EXERCISE BRIEF:
Write out exactly the lines from the line with "Continue the OpenSCAD" through the line with "return meshPiece(name, points, faces)", including both, and nothing more.

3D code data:
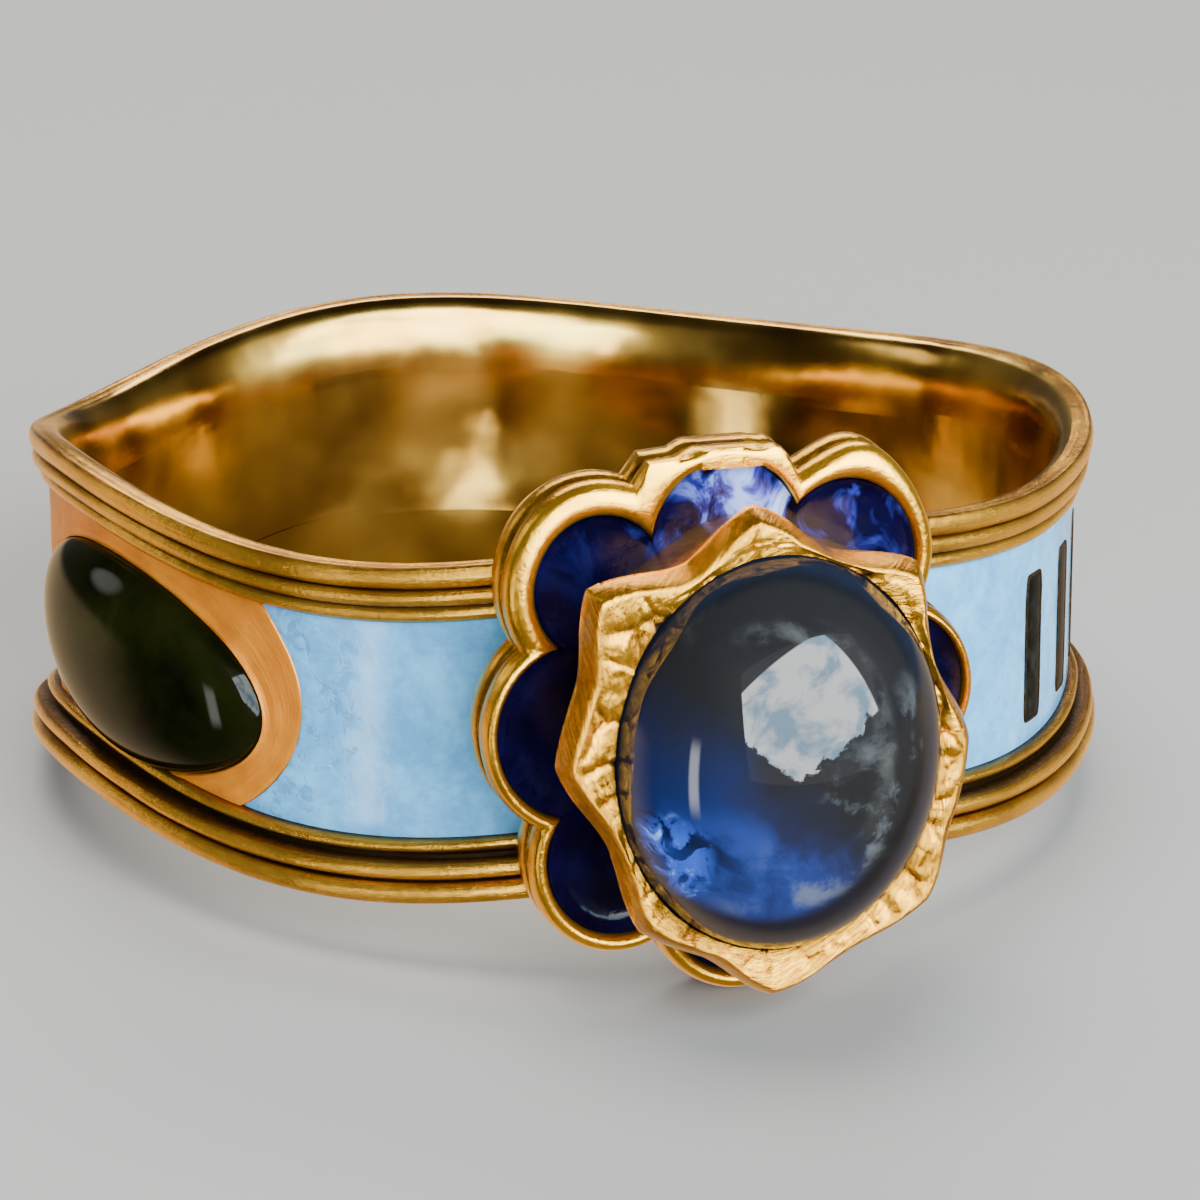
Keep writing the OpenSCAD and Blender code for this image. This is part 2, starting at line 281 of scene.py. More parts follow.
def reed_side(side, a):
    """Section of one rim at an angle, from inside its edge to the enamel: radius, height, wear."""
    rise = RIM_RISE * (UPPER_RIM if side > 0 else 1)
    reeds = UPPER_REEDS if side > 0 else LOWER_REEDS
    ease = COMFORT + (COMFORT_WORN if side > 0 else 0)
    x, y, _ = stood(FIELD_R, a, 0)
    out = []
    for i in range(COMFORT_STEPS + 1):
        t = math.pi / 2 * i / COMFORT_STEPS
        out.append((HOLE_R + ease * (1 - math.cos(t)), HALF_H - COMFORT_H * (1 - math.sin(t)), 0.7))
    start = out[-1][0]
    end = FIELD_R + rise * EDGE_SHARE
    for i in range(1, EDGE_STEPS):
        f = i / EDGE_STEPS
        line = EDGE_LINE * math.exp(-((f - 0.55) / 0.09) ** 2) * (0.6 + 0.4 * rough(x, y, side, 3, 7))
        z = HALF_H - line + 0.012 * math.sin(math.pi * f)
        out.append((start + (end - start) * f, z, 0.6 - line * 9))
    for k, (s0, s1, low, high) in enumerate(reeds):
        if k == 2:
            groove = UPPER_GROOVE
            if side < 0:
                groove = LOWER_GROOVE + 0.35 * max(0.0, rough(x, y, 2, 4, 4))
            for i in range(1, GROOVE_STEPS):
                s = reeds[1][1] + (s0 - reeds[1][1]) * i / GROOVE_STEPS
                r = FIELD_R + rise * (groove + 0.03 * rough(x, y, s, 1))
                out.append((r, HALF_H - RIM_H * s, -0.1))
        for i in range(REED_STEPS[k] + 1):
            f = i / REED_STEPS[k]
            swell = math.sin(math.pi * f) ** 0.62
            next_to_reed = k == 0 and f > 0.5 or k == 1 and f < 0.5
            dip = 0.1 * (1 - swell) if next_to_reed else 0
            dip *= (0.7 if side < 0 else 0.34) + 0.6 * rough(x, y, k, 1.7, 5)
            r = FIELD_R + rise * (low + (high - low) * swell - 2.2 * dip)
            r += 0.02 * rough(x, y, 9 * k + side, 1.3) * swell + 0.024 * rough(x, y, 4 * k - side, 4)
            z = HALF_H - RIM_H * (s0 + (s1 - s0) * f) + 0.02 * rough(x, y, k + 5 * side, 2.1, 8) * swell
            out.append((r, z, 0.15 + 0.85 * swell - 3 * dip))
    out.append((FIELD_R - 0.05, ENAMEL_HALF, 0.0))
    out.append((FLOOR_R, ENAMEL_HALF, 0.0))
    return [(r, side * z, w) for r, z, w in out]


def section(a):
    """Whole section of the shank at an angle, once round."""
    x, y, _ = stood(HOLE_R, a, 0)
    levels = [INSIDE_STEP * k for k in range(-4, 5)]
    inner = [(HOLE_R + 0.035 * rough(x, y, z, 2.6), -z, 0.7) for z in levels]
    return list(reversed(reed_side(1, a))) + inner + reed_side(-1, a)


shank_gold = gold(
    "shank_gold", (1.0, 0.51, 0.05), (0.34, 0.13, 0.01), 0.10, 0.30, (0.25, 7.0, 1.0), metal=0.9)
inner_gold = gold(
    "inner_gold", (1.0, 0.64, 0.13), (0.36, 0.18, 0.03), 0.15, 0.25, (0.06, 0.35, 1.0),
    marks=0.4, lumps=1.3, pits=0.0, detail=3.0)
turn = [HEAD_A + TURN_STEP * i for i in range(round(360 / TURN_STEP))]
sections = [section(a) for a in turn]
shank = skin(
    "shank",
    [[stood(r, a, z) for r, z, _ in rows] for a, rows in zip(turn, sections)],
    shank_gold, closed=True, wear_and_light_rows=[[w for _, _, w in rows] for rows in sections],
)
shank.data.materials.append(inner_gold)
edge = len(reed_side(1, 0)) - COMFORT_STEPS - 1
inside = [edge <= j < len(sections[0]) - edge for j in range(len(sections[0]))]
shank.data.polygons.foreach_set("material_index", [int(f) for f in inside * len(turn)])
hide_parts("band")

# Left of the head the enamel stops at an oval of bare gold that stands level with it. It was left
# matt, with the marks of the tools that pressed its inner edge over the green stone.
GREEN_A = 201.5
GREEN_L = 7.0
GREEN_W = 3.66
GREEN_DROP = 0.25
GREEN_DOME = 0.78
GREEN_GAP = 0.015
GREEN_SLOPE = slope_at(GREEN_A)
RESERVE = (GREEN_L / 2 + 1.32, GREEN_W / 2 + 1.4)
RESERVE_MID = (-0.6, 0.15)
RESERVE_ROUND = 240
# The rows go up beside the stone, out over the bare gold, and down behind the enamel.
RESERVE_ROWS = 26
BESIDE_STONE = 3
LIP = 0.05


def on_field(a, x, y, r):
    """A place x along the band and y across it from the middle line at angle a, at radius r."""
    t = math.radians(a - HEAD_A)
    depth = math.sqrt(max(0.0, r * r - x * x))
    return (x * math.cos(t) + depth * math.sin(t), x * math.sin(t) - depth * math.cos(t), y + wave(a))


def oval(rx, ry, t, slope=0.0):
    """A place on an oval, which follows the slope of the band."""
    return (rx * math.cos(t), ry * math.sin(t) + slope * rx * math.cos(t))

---

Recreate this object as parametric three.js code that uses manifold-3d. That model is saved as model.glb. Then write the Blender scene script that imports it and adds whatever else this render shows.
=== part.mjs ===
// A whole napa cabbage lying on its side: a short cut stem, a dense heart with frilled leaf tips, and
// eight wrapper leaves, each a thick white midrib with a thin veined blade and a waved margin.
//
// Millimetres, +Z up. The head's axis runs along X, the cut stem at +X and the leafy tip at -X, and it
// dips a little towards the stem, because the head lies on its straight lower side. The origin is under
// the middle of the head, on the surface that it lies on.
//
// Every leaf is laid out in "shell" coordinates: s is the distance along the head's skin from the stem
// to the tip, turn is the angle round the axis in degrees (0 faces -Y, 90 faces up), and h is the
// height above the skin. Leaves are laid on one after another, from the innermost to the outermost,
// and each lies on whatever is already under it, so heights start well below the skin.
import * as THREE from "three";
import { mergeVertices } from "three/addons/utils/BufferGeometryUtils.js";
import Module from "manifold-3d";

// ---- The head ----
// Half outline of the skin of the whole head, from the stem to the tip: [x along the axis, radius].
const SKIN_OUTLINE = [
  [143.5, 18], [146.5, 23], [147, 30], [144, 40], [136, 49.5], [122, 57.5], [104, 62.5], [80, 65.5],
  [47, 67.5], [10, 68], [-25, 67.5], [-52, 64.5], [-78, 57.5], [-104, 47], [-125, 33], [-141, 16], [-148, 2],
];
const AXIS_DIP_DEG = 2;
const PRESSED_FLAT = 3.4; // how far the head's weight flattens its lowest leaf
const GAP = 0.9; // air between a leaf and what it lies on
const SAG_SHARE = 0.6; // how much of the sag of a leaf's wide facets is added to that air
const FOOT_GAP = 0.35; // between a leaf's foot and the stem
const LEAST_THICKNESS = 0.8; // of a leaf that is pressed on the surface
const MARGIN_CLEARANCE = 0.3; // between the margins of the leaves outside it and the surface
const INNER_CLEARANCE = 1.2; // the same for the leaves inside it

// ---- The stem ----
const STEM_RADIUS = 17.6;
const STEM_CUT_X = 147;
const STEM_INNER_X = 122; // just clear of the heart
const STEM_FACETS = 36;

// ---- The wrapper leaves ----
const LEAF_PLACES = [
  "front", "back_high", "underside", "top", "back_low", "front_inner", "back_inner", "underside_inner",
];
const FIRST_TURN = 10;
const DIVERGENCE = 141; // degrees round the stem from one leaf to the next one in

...

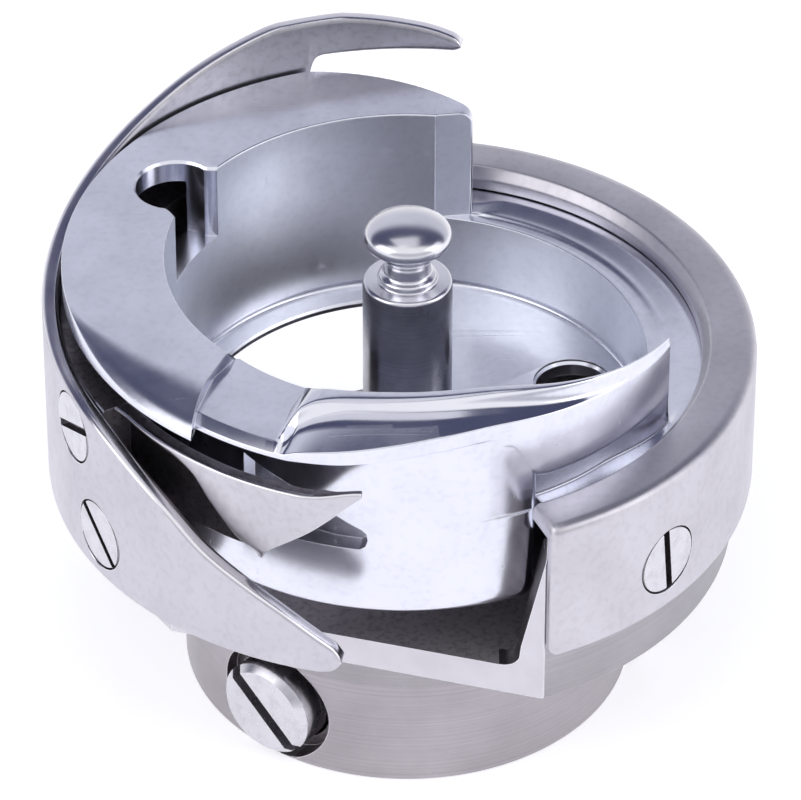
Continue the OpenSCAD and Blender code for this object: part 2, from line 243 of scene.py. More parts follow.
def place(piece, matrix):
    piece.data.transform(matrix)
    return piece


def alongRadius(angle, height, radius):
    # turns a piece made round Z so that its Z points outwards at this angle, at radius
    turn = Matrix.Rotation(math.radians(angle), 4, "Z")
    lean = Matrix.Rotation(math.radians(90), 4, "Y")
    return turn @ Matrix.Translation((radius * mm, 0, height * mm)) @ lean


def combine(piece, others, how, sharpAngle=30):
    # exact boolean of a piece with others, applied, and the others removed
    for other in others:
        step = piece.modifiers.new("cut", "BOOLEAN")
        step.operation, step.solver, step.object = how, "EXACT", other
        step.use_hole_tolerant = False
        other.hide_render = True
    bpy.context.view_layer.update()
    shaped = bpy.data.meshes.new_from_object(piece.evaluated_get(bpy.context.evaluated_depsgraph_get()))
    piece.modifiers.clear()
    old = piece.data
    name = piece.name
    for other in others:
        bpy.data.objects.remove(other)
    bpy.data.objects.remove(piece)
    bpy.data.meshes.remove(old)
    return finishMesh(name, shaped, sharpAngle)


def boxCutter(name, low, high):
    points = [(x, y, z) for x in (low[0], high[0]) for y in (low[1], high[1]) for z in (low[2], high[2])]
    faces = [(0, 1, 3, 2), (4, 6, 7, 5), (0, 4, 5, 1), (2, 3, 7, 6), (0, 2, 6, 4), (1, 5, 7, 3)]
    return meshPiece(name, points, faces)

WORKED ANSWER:
Continue the OpenSCAD and Blender code for this object: part 2, from line 243 of scene.py. More parts follow.
def place(piece, matrix):
    piece.data.transform(matrix)
    return piece


def alongRadius(angle, height, radius):
    # turns a piece made round Z so that its Z points outwards at this angle, at radius
    turn = Matrix.Rotation(math.radians(angle), 4, "Z")
    lean = Matrix.Rotation(math.radians(90), 4, "Y")
    return turn @ Matrix.Translation((radius * mm, 0, height * mm)) @ lean


def combine(piece, others, how, sharpAngle=30):
    # exact boolean of a piece with others, applied, and the others removed
    for other in others:
        step = piece.modifiers.new("cut", "BOOLEAN")
        step.operation, step.solver, step.object = how, "EXACT", other
        step.use_hole_tolerant = False
        other.hide_render = True
    bpy.context.view_layer.update()
    shaped = bpy.data.meshes.new_from_object(piece.evaluated_get(bpy.context.evaluated_depsgraph_get()))
    piece.modifiers.clear()
    old = piece.data
    name = piece.name
    for other in others:
        bpy.data.objects.remove(other)
    bpy.data.objects.remove(piece)
    bpy.data.meshes.remove(old)
    return finishMesh(name, shaped, sharpAngle)


def boxCutter(name, low, high):
    points = [(x, y, z) for x in (low[0], high[0]) for y in (low[1], high[1]) for z in (low[2], high[2])]
    faces = [(0, 1, 3, 2), (4, 6, 7, 5), (0, 4, 5, 1), (2, 3, 7, 6), (0, 2, 6, 4), (1, 5, 7, 3)]
    return meshPiece(name, points, faces)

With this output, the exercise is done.